On this issue, Republican Reps. Melissa Rooker of Fairway and Jim Howell of Derby agree that when it comes to governance, smaller is better. But that’s about where the similarities end.

Rooker, a chief opponent of Howell’s bill dismantling local firearm restrictions, argues the Legislature has been of two minds on the matter of delegating powers. Officials favor power closer to the people on one issue, but not on another.

“It’s troubling when there’s so much inconsistency,” Rooker said. “Constantly, the refrain is that the federal government can’t tell our state what to do, and then we turn around as a state and use the issue of gun rights to take local control away from our local jurisdictions.”
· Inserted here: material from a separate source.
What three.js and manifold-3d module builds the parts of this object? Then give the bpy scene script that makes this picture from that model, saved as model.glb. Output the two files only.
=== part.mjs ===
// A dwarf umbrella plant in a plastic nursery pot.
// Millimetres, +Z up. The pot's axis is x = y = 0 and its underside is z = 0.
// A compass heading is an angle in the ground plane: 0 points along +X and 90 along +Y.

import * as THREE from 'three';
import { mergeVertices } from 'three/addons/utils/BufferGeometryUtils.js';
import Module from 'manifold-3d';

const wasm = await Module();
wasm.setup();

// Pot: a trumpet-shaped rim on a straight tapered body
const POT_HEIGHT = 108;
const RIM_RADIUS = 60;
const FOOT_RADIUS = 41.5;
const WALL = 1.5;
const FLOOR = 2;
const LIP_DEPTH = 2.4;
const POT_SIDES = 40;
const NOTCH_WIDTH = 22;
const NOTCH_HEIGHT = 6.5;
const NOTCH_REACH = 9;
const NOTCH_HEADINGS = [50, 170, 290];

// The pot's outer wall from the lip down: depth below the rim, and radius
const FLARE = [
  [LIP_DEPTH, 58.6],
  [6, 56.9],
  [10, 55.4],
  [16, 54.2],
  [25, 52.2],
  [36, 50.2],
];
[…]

“I’m troubled when we use the guise of local control to do certain things, but then at other times it doesn’t appear to matter at all,” she said.
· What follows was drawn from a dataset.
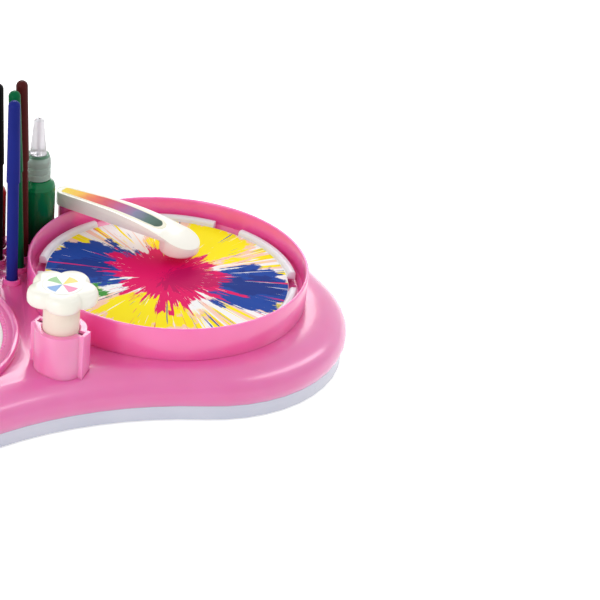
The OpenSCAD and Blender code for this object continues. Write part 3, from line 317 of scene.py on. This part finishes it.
# %% Splash card
def splash_card(name, centre, card_radius=0.0815):
    look = Finish(name, specular_ior_level=0.12)
    x, y, _ = look.split(look.place(centre))
    u, v = x / card_radius, y / card_radius
    radius = (u * u + v * v) ** 0.5
    ux, uy = u / (radius + 0.02), v / (radius + 0.02)

    def rays(count, seed, stretch=0.8):
        """Noise that changes round the card and hardly along its radius."""
        return look.noise(look.join(ux * count, uy * count, radius * stretch + seed), 1.0, 3, 0.6)

    def blot(cx, cy, size, seed, spikes=0.5, ragged=0.6):
        """A splash round (cx, cy), in shares of the card's radius, with streaks along the radius."""
        du, dv = u - cx, v - cy
        far = (du * du + dv * dv) ** 0.5
        rough = look.noise(look.join(u, v, seed), 3.0, 5, 0.62)
        streaks = spikes * (rays(8, seed) - 0.5)
        hairs = 0.2 * (rays(26, seed, 0.5) - 0.5)
        reach = size + ragged * (rough - 0.5) + streaks + hairs
        return look.step(reach - far, -0.02, 0.02)

    def threads(count, seed, level, start):
        """Fine streaks of paint outside a start radius."""
        streak = look.step(rays(count, seed, 0.35), level, level + 0.02)
        return streak * look.step(radius, start, start + 0.12)

    white = colour(252, 252, 250)
    peach, yellow = colour(250, 206, 180), colour(255, 236, 0)
    rose, plum = colour(228, 0, 100), colour(196, 0, 92)
    blue, deep_blue = colour(16, 68, 160), colour(10, 48, 132)
    green = colour(64, 150, 60)
    layers = [
        (threads(12, 33.0, 0.52, 0.42) * 0.9, peach), (threads(17, 21.0, 0.53, 0.56), yellow),
        (blot(0.52, 0.40, 0.44, 3.1), peach), (blot(-0.40, -0.52, 0.42, 9.7), peach),
        (blot(0.50, 0.38, 0.38, 3.1), yellow), (blot(-0.38, -0.50, 0.36, 9.7), yellow),
        (blot(-0.52, 0.40, 0.40, 5.3), blue), (blot(0.56, -0.40, 0.38, 12.9), blue),
        (blot(-0.60, 0.34, 0.20, 15.1), deep_blue), (blot(0.60, -0.46, 0.20, 6.1), deep_blue),
        (threads(30, 61.0, 0.64, 0.30), blue), (blot(0.04, -0.04, 0.44, 17.0, spikes=1.0), rose),
        (blot(-0.12, 0.24, 0.22, 19.0, spikes=0.8), rose), (blot(0.16, -0.12, 0.20, 23.0, spikes=0.8), plum),
        (threads(23, 41.0, 0.65, 0.30), rose), (blot(-0.64, -0.10, 0.10, 29.0), green),
        (threads(44, 77.0, 0.66, 0.24), white)]
    surface = look.blend(look.noise(look.place(centre), 2500, 2), white, colour(246, 246, 246))
    for mask, paint in layers:
        surface = look.blend(mask, surface, paint)
    look.set("Base Color", surface)
    look.set("Roughness", 0.55 + 0.15 * rays(20, 91.0))
    look.bump(0.5 * rays(20, 91.0) + 0.2 * look.noise(look.place(centre), 700, 2), 0.2, 0.0003)
    return look.material


bowl_centre = (0.1025, 0, 0)
painted_card = splash_card("painted_card", bowl_centre)
print("card painted")

# %% [markdown]
# ## Printed films
# The arm carries a long label with a rainbow that runs from yellow to green. The knob carries a
# round one with straight wedges, like a paper pinwheel. Both are plain prints under a thin gloss.
# The stem that carries the knob is beige, and the two keys that slide in the tower are painted dark for the
# shade in the tower's notch.

# %% Printed films
post_reach = 0.1
post_angle = math.radians(112)
post_spot = (bowl_centre[0] + post_reach * math.cos(post_angle), post_reach * math.sin(post_angle), 0)
arm_turn = math.radians(-52.5)
stem_axis = (-0.001, -0.070, 0)


def rainbow_label(name, length=0.073):
    """A leaf-shaped film along the arm, from x = 0 at the post to its round far end."""
    look = Finish(name, specular_ior_level=0.15, coat_roughness=0.06)
    x, y, _ = look.split(look.place(post_spot, arm_turn))
    along = (x + 0.003) / (length + 0.009)
    drift = 0.10 * (look.noise(look.place(), 160, 3) - 0.5)
    ramp = look.node("ValToRGB", {"stops": [
        (0.0, colour(250, 222, 20)), (0.16, colour(250, 190, 30)), (0.30, colour(232, 96, 50)),
        (0.44, colour(206, 40, 76)), (0.58, colour(176, 60, 130)), (0.72, colour(116, 110, 150)),
        (0.86, colour(52, 96, 84)), (1.0, colour(16, 60, 34))]}, {"Fac": along + drift})
    # Half the width of the leaf: it grows to a widest place and then closes with a round end
    grows = look.node("MapRange", None, {"Value": x, "From Min": 0.002, "From Max": 0.72 * length,
                                         "To Min": 0.005, "To Max": 0.0084})
    closes = look.node("MapRange", None, {"Value": x, "From Min": 0.72 * length, "From Max": length,
                                          "To Min": 0.0, "To Max": 0.0022})
    border = look.step(abs(y) - (grows - closes), -0.0013, -0.0009)
    beyond = look.node("Math", {"operation": "MAXIMUM"}, {0: x - (length - 0.0018), 1: 0.0})
    end = look.step((beyond * beyond + y * y) ** 0.5, 0.0056, 0.0060)
    root = look.step(x, -0.0018, -0.0023)
    edge = look.node("Math", {"operation": "MAXIMUM"}, {0: border, 1: end + root})
    look.set("Base Color", look.blend(edge, ramp, colour(244, 240, 220)))
    look.set("Roughness", 0.34 + 0.08 * look.noise(look.place(), 1800, 2))
    look.set("Coat Weight", 0.05)
    return look.material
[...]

Howell argues that fact couldn’t be further from the truth. Nationwide, he said, folks cry foul at the drop of a hat when there’s even so much as a whisper about infringing on a person’s First Amendment rights; the same can’t usually be said of Second Amendment restrictions. Statewide gun regulations, he said, are a constitutional imperative.

State Rep. Jim Howell

“I was being accused of violating the local control concept, when in my opinion what I was doing was restoring individual rights,” Howell stated.

“(Limited government) is not an absolute sovereignty over every issue, and frankly if we did adopt that perspective then there would be no need for state government,” he said.
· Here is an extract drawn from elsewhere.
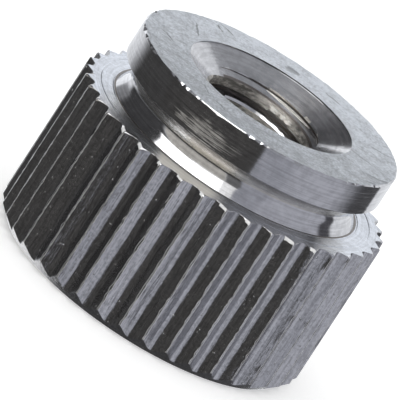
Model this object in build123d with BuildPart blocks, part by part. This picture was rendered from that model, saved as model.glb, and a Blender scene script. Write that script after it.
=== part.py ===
"""Knurled nut with a turned collar and a wide entry countersink.

One turned piece, in millimetres. The nut stands on the flat end of its knurled
head, with the thread axis on +Z and the origin at the centre of that end.
From the bottom up it is the knurled head, an undercut with a round nose and a
straight flank, and a plain round collar whose top is the bearing face.
"""

import os
from math import cos, radians, sin, tan

from build123d import *

# ---- Driving dimensions ----

# Head
head_diameter = 20.0  # over the crests of the knurl
head_height = 10.0
head_chamfer = 0.75  # 45 degrees, round the free end
shoulder_edge_break = 0.12  # 45 degrees, where the teeth meet the shoulder

# Straight knurl: V grooves with a rounded root
tooth_count = 40
groove_depth = 0.48
groove_angle = 105.0  # between the two flanks
groove_root_radius = 0.45

# Undercut between the head and the collar
undercut_diameter = 14.8  # at its deepest
undercut_width = 2.0
undercut_nose_radius = 0.92
undercut_flank_lean = 38.0  # of the flank down to the shoulder, from the axis

# Collar
collar_diameter = 17.0
collar_height = 2.0
collar_edge_break = 0.08  # 45 degrees, round both rims

# Bore for an M8 thread
bore_diameter = 7.0  # over the crests of the thread
countersink_angle = 120.0
collar_countersink_diameter = 10.85
head_countersink_diameter = 8.4

# ---- Sizes that follow ----

head_radius = head_diameter / 2
collar_radius = collar_diameter / 2
collar_underside = head_height + undercut_width
overall_height = collar_underside + collar_height

# The nose of the undercut touches the collar's underside, and a straight flank runs
# from it down to the shoulder.
undercut_bottom = undercut_diameter / 2
nose_centre_radius = undercut_bottom + undercut_nose_radius
nose_centre_height = collar_underside - undercut_nose_radius
lean = radians(undercut_flank_lean)
flank_top_radius = nose_centre_radius - undercut_nose_radius * cos(lean)
flank_top_height = nose_centre_height - undercut_nose_radius * sin(lean)
flank_foot_radius = flank_top_radius + (flank_top_height - head_height) * tan(lean)


# ---- Section of one knurl groove, pointing along +X ----

# The flanks meet below the rounded root, at a point this far inside the crests.
flank_half_angle = radians(groove_angle / 2)
root_to_apex = groove_root_radius / sin(flank_half_angle) - groove_root_radius
apex_depth = groove_depth + root_to_apex
apex_radius = head_radius - apex_depth

# The section runs on past the crests by a groove's depth, so it cuts clean through.
mouth_radius = head_radius + groove_depth
mouth_half_width = (mouth_radius - apex_radius) * tan(flank_half_angle)

with BuildSketch() as groove:
    with BuildLine():
        Polyline(
            (apex_radius, 0),
            (mouth_radius, mouth_half_width),
            (mouth_radius, -mouth_half_width),
            close=True,
        )
    make_face()
    fillet(groove.vertices().sort_by(Axis.X)[0], groove_root_radius)


# ---- The nut ----

with BuildPart() as knurled_nut:
    # Half section of the blank, turned about the axis
    with BuildSketch(Plane.XZ):
        with BuildLine():
            Polyline(
                (flank_top_radius, flank_top_height),
                (flank_foot_radius, head_height),
                (head_radius - shoulder_edge_break, head_height),
                (head_radius, head_height - shoulder_edge_break),
                (head_radius, head_chamfer),
                (head_radius - head_chamfer, 0),
                (0, 0),
                (0, overall_height),
                (collar_radius - collar_edge_break, overall_height),
                (collar_radius, overall_height - collar_edge_break),
                (collar_radius, collar_underside + collar_edge_break),
                (collar_radius - collar_edge_break, collar_underside),
                (nose_centre_radius, collar_underside),
            )
            ThreePointArc(
                (nose_centre_radius, collar_underside),
                (undercut_bottom, nose_centre_height),
                (flank_top_radius, flank_top_height),
            )
        make_face()
    revolve(axis=Axis.Z)

    # Straight knurl, with a crest on +X
    half_pitch_angle = 180 / tooth_count
    with BuildSketch():
        with PolarLocations(0, tooth_count, start_angle=half_pitch_angle):
            add(groove.sketch)
    extrude(amount=head_height, mode=Mode.SUBTRACT)

    # Bore, countersunk from both ends
    with Locations(Plane.XY.offset(overall_height)):
        CounterSinkHole(
            radius=bore_diameter / 2,
            counter_sink_radius=collar_countersink_diameter / 2,
            counter_sink_angle=countersink_angle,
        )
    with Locations(-Plane.XY):
        CounterSinkHole(
            radius=bore_diameter / 2,
            counter_sink_radius=head_countersink_diameter / 2,
            counter_sink_angle=countersink_angle,
        )

knurled_nut.part.label = "knurled_nut"

os.makedirs("parts", exist_ok=True)
export_step(knurled_nut.part, "parts/knurled_nut.step")
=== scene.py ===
"""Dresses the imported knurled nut: its worn knurl, turned faces, M8 thread and steel finish.

Everything is in metres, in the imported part's frame: the thread axis is +Z and the flat
end of the head stands on the floor at z = 0. Angles round the axis are in degrees and
start at +X. The front is the side at -Y, and left and right are as seen from there.
"""

from math import atan2, cos, degrees, pi, radians, sin, sqrt, tan

import bmesh
import bpy
import numpy as np
from mathutils import Matrix, Vector

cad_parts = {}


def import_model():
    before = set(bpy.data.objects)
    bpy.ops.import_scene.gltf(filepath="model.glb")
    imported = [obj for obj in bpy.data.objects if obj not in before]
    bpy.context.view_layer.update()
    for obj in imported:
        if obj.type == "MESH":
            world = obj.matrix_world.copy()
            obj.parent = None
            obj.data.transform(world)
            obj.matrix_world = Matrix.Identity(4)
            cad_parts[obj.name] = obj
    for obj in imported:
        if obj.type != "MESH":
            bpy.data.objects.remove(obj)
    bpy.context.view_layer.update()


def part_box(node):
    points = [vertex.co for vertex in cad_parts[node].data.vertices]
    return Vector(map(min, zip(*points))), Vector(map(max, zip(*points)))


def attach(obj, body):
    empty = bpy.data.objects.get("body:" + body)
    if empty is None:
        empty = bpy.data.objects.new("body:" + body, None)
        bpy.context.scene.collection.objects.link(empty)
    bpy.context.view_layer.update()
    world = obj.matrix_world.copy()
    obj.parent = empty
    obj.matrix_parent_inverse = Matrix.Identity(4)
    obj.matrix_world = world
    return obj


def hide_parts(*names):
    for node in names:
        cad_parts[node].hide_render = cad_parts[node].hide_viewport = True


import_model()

MM = 0.001
NODE = "knurled_nut"

low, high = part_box(NODE)

# ---- Sizes of the nut, as in the solid ----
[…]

And while the statewide narrative has framed the due process issue as one of elimination, Howell said it’s a gross mischaracterization. There’s a big difference, he stated, between a mandate and a simple lack of requirement. The schools in Howell’s hometown, Derby Unified School District 260, have due process measures in their teacher contracts, and he predicts many other public schools will follow suit.

“There’s always a tension between individual rights and local control, because of the potential for a local entity to trample on somebody’s individual rights and therefore somebody needing the protection of the states and the federal government,” Beatty said. “Some conservatives, who in most cases will focus on local control, are also big champions of individual rights. On the other hand, a teacher may make the same argument. This is one of the key tensions in American politics.”